Parmi les participants on distinguait Maryse Narcisse de Fanmi Lavalas et certains des adversaires les plus farouches au projet présidentiel, Jean André Victor (PLH), Turneb Delpé (PNDPH), l’ex-candidat à la présidence Jean Henry Céant, l’ancienne Sénatrice Edmonde Supplice Beauzile, présidente de la Fusion, passée à l’opposition depuis un certain temps, et Evans Paul (KID). Ce dernier a qualifié l’initiative de Michel Martelly de « carnaval politique ».

Dans l’autre camp, outre les membres du gouvernement, Youri Latortue et Emmanuel Ménard mentionnés plus haut, le Président de la république pouvait compter sur le soutien inconditionnel à quelques différences près de son conseiller spécial, l’ex-Sénateur Joseph Lambert, du politologue Gracien Jean, du maire de Delmas, Wilson Jeudi, de Mes Osner Févry et Renan Hédouville et de plusieurs membres d’OP.
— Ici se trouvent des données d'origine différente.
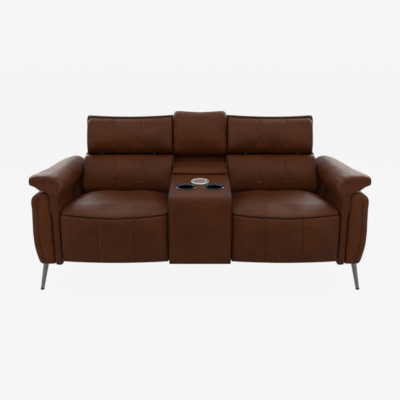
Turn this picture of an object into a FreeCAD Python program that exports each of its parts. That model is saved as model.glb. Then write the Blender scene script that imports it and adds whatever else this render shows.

Les représentants des organisations de défense des droits humains RNDDH, POHDH et Justice et Paix ont abandonné la salle où se déroulait la réunion en protestation contre l’accès à la parole qui leur a été refusé. A l’origine de cet incident, l’attitude jugée trop partisane du porte-parole de la présidence, Lucien Jura, modérateur de service, qui a également réprimandé à plusieurs reprises l’assistance à la manière d’un préfet de discipline.

Le rendez-vous de Karibe symbolise pour plus d’un un retour à la case départ et virtuellement une nouvelle étape vers l’aggravation de la crise qui risque à terme de déborder le cadre institutionnel.